Andrew Lutomirski writes:
 > On Sun, May 29, 2011 at 10:39 AM, Mikael Pettersson <mikpe@...uu.se> wrote:
 > > Ingo Molnar writes:
 > >  >
 > >  > * Andrew Lutomirski <luto@....edu> wrote:
 > >  >
 > >  > > On Fri, May 27, 2011 at 7:36 AM, Andrew Lutomirski <luto@....edu> wrote:
 > >  > > > 3. Add int 0xcc and use it from vgettimeofday.  It will SIGSEGV if
 > >  > > > called from a user address (so it has no risk of ever becoming ABI)
 > >  > > > and it will do gettimeofday if called from the right address.  (I like
 > > ...
 > >  > > Make it a real syscall but with extra constraints.  It would have the
 > >  > > same calling convention as the syscall instruction, but it would turn
 > >  > > into SIGKILL if the calling address isn't in the VSYSCALL page
 > >
 > > This will make things difficult for user-space dynamic binary instrumentation
 > > applications, since these normally execute generated code at different
 > > addresses than the original code.
 > >
 > > Is there a safe fallback for this particular vsyscall?
 > 
 > All of the vsyscalls have vDSO versions that work like any other code.
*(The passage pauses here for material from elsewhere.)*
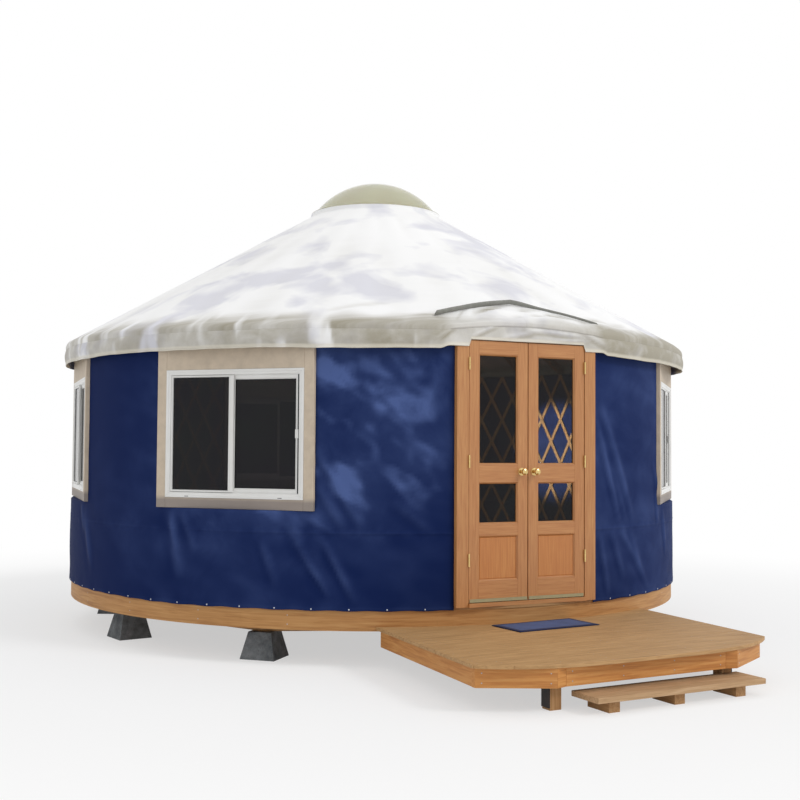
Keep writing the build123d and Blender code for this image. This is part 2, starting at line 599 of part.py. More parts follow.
def make_rafters():
    """Rafters from the cable to the centre ring, seated on the door's head where they cross it."""
    inner = RING_RADIUS + SEAT
    low = RAFTER_LINE - RAFTER_DROP
    tail_low = RAFTER_TAIL - RAFTER_TAIL_CUT
    side = Polyline(
        (inner, under_line(inner, RAFTER_LINE)),
        (RAFTER_TAIL, under_line(RAFTER_TAIL, RAFTER_LINE)),
        (RAFTER_TAIL, under_line(RAFTER_TAIL, RAFTER_LINE) - RAFTER_DROP / 2),
        (tail_low, under_line(tail_low, low)),
        (inner, under_line(inner, low)),
        close=True,
    )
    rafter = Rot(0, 0, -90) * extrude(Plane.XZ * make_face(side), RAFTER_WIDTH / 2, both=True)
    head_x = (-FRAME_OUTER - SEAT, FRAME_OUTER + SEAT)
    head = box(head_x, (-FRAME_FACE - SEAT, -FRAME_BACK + SEAT), (0, FRAME_TOP + SEAT))
    flap = slot(FRAME_OUTER, back=FRAME_FACE)
    rafters = []
    for i in range(RAFTERS):
        azimuth = (i + 0.5) * 360 / RAFTERS
        piece = turned(rafter, azimuth)
        if FRAME_FACE * abs(sin(radians(azimuth))) < FRAME_OUTER and cos(radians(azimuth)) > 0:
            piece = piece - head - flap
        rafters.append(piece)
    save("rafters", *rafters)


def make_roof():
    """Roof cover with a straight edge over the doorway, the valance round the eave and the door's flap."""
    flap_back = FRAME_FACE + SEAT
    flap_face = flap_back + ROOF_THICKNESS
    door_half = sqrt(EAVE_RADIUS**2 - flap_face**2)
    underside = ROOF_LINE - ROOF_DROP
    cover = cone_band(RING_RADIUS + SEAT, EAVE_RADIUS, underside, ROOF_LINE)
    save("roof_cover", *segments(cover - slot(EAVE_RADIUS, back=flap_face), ROOF_GORES))

    eave = under_line(EAVE_RADIUS, underside) - SEAT
    valance = tube(EAVE_RADIUS - ROOF_THICKNESS, EAVE_RADIUS, VALANCE_BOTTOM, eave)
    save("roof_valance", *segments(valance - slot(door_half + SEAT), ROOF_GORES))

    flap = box((-door_half, door_half), (-flap_face, -flap_back), (DOOR_TOP + DOOR_GAP, ROOF_LINE))
    above = cone_band(FRAME_BACK, CUT_OUTSIDE, underside - SEAT, ROOF_LINE + EAVE_RADIUS)
    save("door_flap", flap - above)

    fall = (DIVERTER_FOOT - DIVERTER_PEAK) / DIVERTER_HALF
    wide = DIVERTER_THICKNESS * hypot(1, fall)
    back = [(-DIVERTER_HALF, -DIVERTER_FOOT), (0, -DIVERTER_PEAK), (DIVERTER_HALF, -DIVERTER_FOOT)]
    front = [(x, y - wide) for x, y in reversed(back)]
    upright = extrude(make_face(Polyline(*back, *front, close=True)), CUT_TOP)
    band = cone_band(FRAME_BACK / 2, EAVE_RADIUS, ROOF_LINE + SEAT, ROOF_LINE + DIVERTER_HEIGHT)
    save("rain_diverter", upright & band)


def make_ring_and_dome():
    """The wooden centre ring, the rim that clamps the roof cover on it and the clear dome."""
    ring = tube(RING_RADIUS - RING_WALL, RING_RADIUS, RING_TOP - RING_DEPTH, RING_TOP)
    save("centre_ring", *segments(ring, RING_BLOCKS))
    rim_out = RING_RADIUS + DOME_RIM_LAP
    rim_in = RING_RADIUS - RING_WALL + DOME_RIM_LAP
    rim = tube(rim_in, rim_out, RING_TOP, RING_TOP + DOME_RIM_HEIGHT)
    save("dome_rim", *segments(rim, RING_BLOCKS))

    foot = RING_TOP + DOME_RIM_HEIGHT
    spring = rim_out - DOME_FLANGE
    flange_in = spring - DOME_THICKNESS
    flange = foot + DOME_THICKNESS
    outer = ThreePointArc((spring, flange), arc_middle(spring, DOME_RISE, flange), (0, flange + DOME_RISE))
    inner = ThreePointArc((0, foot + DOME_RISE), arc_middle(flange_in, DOME_RISE, foot), (flange_in, foot))
    rest = Polyline((flange_in, foot), (rim_out, foot), (rim_out, flange), (spring, flange))
    crown = Line((0, flange + DOME_RISE), (0, foot + DOME_RISE))
    save("skylight_dome", revolve(Plane.XZ * make_face(outer + crown + inner + rest), Axis.Z))


def arc_middle(half, rise, foot):
    """A point half way along a crown of the given half span and rise."""
    radius = (half**2 + rise**2) / (2 * rise)
    middle = asin(half / radius) / 2
    return radius * sin(middle), foot + rise - radius * (1 - cos(middle))


def porch_point(x, out):
    """The plan point of a place in the porch's front, given across it and out from the house."""
    place = (PORCH_PLACE * Pos(x, -out, 0)).position
    return place.X, place.Y


def side_point(corner, y):
    """Point at a level Y on the line that runs from a front corner to the house, along a side of the deck."""
    return (corner[0] + tan(radians(DECK_LEAN)) * (y - corner[1]), y)


def make_porch():
    """The porch: a deck with a curved front, its rim boards and joists, posts, the step and the mat."""
    back = RIM_RADIUS + SEAT
    shares = [i / DECK_CURVE_STEPS for i in range(-DECK_CURVE_STEPS, DECK_CURVE_STEPS + 1)]
    edge = [
        porch_point(DECK_HALF * share, DECK_CORNER + DECK_BOW * (1 - abs(share) ** DECK_CURVE)) for share in shares
    ]
    left, right = edge[0], edge[-1]
    under = -RIM_RADIUS / 2
    rest = Polyline(right, side_point(right, under), side_point(left, under), left)
    plan = make_face(Spline(*edge) + rest) - Circle(back)
    save("porch_deck", Pos(0, 0, DECK_BOTTOM) * extrude(plan, DECK_THICKNESS))

    levels = (PORCH_BOARD_BOTTOM, DECK_BOTTOM)
    recess = box((-RECESS_HALF, RECESS_HALF), (-RECESS_FACE, -RECESS_FACE + PORCH_BOARD), levels)
    cheek = plank((CHEEK_INNER[0], -CHEEK_INNER[1]), (CHEEK_OUTER[0], -CHEEK_OUTER[1]), PORCH_BOARD, *levels)
    corner = (RECESS_HALF + SAW_GAP, -RECESS_FACE)
    short = plank(corner, (CHEEK_INNER[0] - SAW_GAP, -CHEEK_INNER[1]), PORCH_BOARD, *levels) - cheek - recess
    boards = [PORCH_PLACE * recess]
    for side in (-1, 1):
        pair = [piece if side > 0 else mirror(piece, Plane.YZ) for piece in (cheek, short)]
        slanted, joining = (PORCH_PLACE * piece for piece in pair)
        corner = porch_point(side * CHEEK_OUTER[0], CHEEK_OUTER[1])
        inset = (corner[0] - side * PORCH_BOARD / cos(radians(DECK_LEAN)), corner[1])
        near = -sqrt(back**2 - inset[0] ** 2)
        near = -sqrt(back**2 - side_point(inset, near)[0] ** 2)
        front = corner[1] + PORCH_BOARD
        sides = [side_point(point, y) for point, y in ((corner, front), (corner, near), (inset, near), (inset, front))]
        along = Pos(0, 0, levels[0]) * extrude(make_face(Polyline(*sides, close=True)), PORCH_BOARD_DEPTH)
        boards += [slanted, joining, along - slanted]
    save("porch_rim", *boards)

    joists = []
    run = CHEEK_OUTER[0] - CHEEK_INNER[0]
    fall = CHEEK_INNER[1] - CHEEK_OUTER[1]
    cheek_back = PORCH_BOARD * hypot(run, fall) / run + SAW_GAP
    turn = radians(PORCH_TURN)
    count = int((SIDE_FACE - PORCH_BOARD - JOIST_WIDTH - abs(PORCH_SHIFT)) / PORCH_JOIST_SPACING)
    for i in range(-count, count + 1):
        x = i * PORCH_JOIST_SPACING
        across = x - PORCH_SHIFT
        reach = JOIST_WIDTH / 2 + JOIST_PLAY
        if abs(across) - reach < CHEEK_INNER[0]:
            end = RECESS_FACE - PORCH_BOARD - SAW_GAP
        else:
            end = CHEEK_INNER[1] - (abs(across) + reach - CHEEK_INNER[0]) / run * fall - cheek_back
        end = DECK_CORNER + (end - DECK_CORNER) * cos(turn) - across * sin(turn) - JOIST_WIDTH * sin(turn)
        near = max(0.0, abs(x) - JOIST_WIDTH / 2)
        joists.append(box(around(x, JOIST_WIDTH), (-end, -sqrt(back**2 - near**2)), levels))
    save("porch_joists", *joists)

    posts, brackets = [], []
    x, out = POST_PLACE
    half = POST_SIDE / 2
    for side in (-1, 1):
        place = FRONT_PLACE * Pos(side * x, -out, 0)
        posts.append(place * box((-half, half), (-half, half), (0, PORCH_BOARD_BOTTOM)))
        low = PORCH_BOARD_BOTTOM - BRACKET_HEIGHT
        plate_x = sorted((side * half, side * (half + BRACKET_THICKNESS)))
        plate = box(plate_x, (-half, half), (low, PORCH_BOARD_BOTTOM))
        brackets.append(place * plate)
    save("porch_posts", *posts)
    save("post_brackets", *brackets)

    step = around(STEP_ACROSS, STEP_LENGTH)
    step_y = (-STEP_BACK - STEP_DEPTH, -STEP_BACK)
    bearer_y = (step_y[0] + BEARER_SETBACK, step_y[1] - SEAT)
    bottom = STEP_TOP - STEP_THICKNESS
    save("step_board", FRONT_PLACE * box(step, step_y, (bottom, STEP_TOP)))
    pitch = (STEP_LENGTH - 4 * POST_SIDE) / (STEP_BEARERS - 1)
    bearers = []
    for i in range(STEP_BEARERS):
        x = step[0] + 2 * POST_SIDE + i * pitch
        bearers.append(FRONT_PLACE * box(around(x, POST_SIDE), bearer_y, (0, bottom)))
    save("step_supports", *bearers)

    mat = Box(*MAT_SIZE, align=(Align.CENTER, Align.CENTER, Align.MIN))
    save("door_mat", Pos(MAT_CENTRE[0], -MAT_CENTRE[1], DECK_TOP) * Rot(0, 0, MAT_TURN) * mat)


def main():
    os.makedirs("parts", exist_ok=True)
    make_floor_frame(make_piers())
    make_porch()
    make_cover()
    make_lattice()
    make_cable()
    make_windows()
    make_door_frame()
    for side in (-1, 1):
        make_door(side)
    save("door_frame_hinges", *[hinge(side, height, True) for side in (-1, 1) for height in HINGE_HEIGHTS])
    make_rafters()
    make_roof()
    make_ring_and_dome()


main()
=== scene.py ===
"""Looks of a round fabric house on a raised timber platform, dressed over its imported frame.

Metres, +Z up. The origin is on level ground under the middle of the house, and the doorway faces -Y.
An azimuth is counted in degrees from the doorway, positive towards +X.
"""

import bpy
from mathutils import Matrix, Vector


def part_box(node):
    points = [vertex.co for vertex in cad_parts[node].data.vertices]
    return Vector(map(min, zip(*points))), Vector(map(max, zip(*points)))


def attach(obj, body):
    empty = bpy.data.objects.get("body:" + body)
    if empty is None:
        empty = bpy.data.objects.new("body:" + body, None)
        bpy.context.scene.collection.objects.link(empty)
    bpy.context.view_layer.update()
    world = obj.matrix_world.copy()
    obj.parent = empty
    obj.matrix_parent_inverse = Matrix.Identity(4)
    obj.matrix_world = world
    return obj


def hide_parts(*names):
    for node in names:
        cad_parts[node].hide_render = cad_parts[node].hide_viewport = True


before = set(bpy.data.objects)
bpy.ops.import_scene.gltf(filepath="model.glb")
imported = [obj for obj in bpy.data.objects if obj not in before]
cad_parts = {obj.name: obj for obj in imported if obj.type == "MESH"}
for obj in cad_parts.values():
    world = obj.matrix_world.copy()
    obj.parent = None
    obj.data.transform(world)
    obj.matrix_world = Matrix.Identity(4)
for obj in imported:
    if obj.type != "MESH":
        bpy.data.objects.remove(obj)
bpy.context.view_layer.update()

import logging
import random
from dataclasses import dataclass, field
from enum import Enum
from math import asin, copysign, cos, degrees, dist, exp, hypot, inf, log, pi, radians, sin, sqrt, tan
from typing import Any, Callable, Iterable, Sequence

import bmesh
import bpy
from bpy.types import Material, Node, NodeSocket, NodeTree, Object, World
from mathutils import Matrix, Vector, noise

LOG = logging.getLogger("yurt")
MM = 0.001

# Kinds of node that come up often.
MATH, NOISE, RANGE = "ShaderNodeMath", "ShaderNodeTexNoise", "ShaderNodeMapRange"
VECTOR, BUMP, AT = "ShaderNodeVectorMath", "ShaderNodeBump", "ShaderNodeTexCoord"
XYZ, PARTS = "ShaderNodeCombineXYZ", "ShaderNodeSeparateXYZ"

# Places with the direction that each faces, a moulding's section, and what a finish gives its shader.
Spots = list[tuple[Vector, Vector]]
Profile = tuple[tuple[float, float], ...]
Surface = tuple[Any, list[tuple[Any, str]], dict[str, Any]]


def linear(hex_colour: str) -> tuple[float, float, float, float]:
    """Linear red, green, blue and an alpha of 1 for an sRGB hex colour."""
    parts = [int(hex_colour[i:i + 2], 16) / 255 for i in (1, 3, 5)]
    return (*(c / 12.92 if c <= 0.04045 else ((c + 0.055) / 1.055) ** 2.4 for c in parts), 1.0)


def smooth(value: float, low: float, high: float) -> float:
    """Eased step from 0 at low to 1 at high."""
    share = min(1.0, max(0.0, (value - low) / (high - low)))
    return share * share * (3 - 2 * share)


def ripple(along: float, up: float, seed: float, size: float) -> float:
    """Smooth noise between about -1 and 1 on a surface, with bumps about a size apart."""
    return noise.noise(Vector((along / size, up / size, seed * 7.31)))


def cloud(spot: Vector, seed: float, size: float) -> float:
    """Smooth noise between about -1 and 1 at a point in space, with bumps about a size apart."""
    return noise.noise(spot / size + Vector((seed * 7.31, 0.0, seed)))


def plan_point(azimuth: float, radius: float, height: float = 0.0) -> Vector:
    """Point at an azimuth in degrees, a radius and a height."""
    turn = radians(azimuth)
    return Vector((radius * sin(turn), -radius * cos(turn), height))


def facing(azimuth: float) -> Matrix:
    """Turn that carries something made in front of the doorway round to an azimuth."""
    return Matrix.Rotation(radians(azimuth), 4, "Z")


def wrapped(azimuth: float) -> float:
    """The same azimuth as a value from -180 up to 180 degrees."""
    return (azimuth + 180) % 360 - 180


def steps(low: float, high: float, size: float) -> list[float]:
    """Evenly spaced values from low to high, about a size apart, both ends included."""
    count = max(1, round((high - low) / size))
    return [low + (high - low) * i / count for i in range(count + 1)]


def joined(*runs: Iterable[float]) -> list[float]:
    """Rising values of several runs, with those that fall together merged."""
    rising = sorted(value for run in runs for value in run)
    return [value for before, value in zip([-inf, *rising], rising) if value - before > 1e-6]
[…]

Easiest would be if we can simply map int $0xcc with rAX==FOO to syscall or
int 0x80 with rAX==BAR.

We currently don't even know about the vDSO, it's all just user-space code
to us.

 > Alternatively, if the dynamic instrumentation code knew about
 > vsyscalls, it could just not instrument addresses in the vsyscall
 > page.

Not instrumenting code is not an option, unless we can prove that the
code in question has no relevant side-effects or unexpected control-flow.
(Where "side-effects" relate both to the integrity of the instrumentation
engine and the application-specific payload it's attaching to the code.)

 > What existing applications would get broken?

My concern is ThreadSpotter, but any user-space dynamic binary instrumentation
engine that instruments down to the raw kernel interface (syscall/sysenter/int
instructions) would have a problem with syscalls that only work at specific
addresses.

Anyway, if I can map that vsyscall to a plain proper syscall, then I'm OK.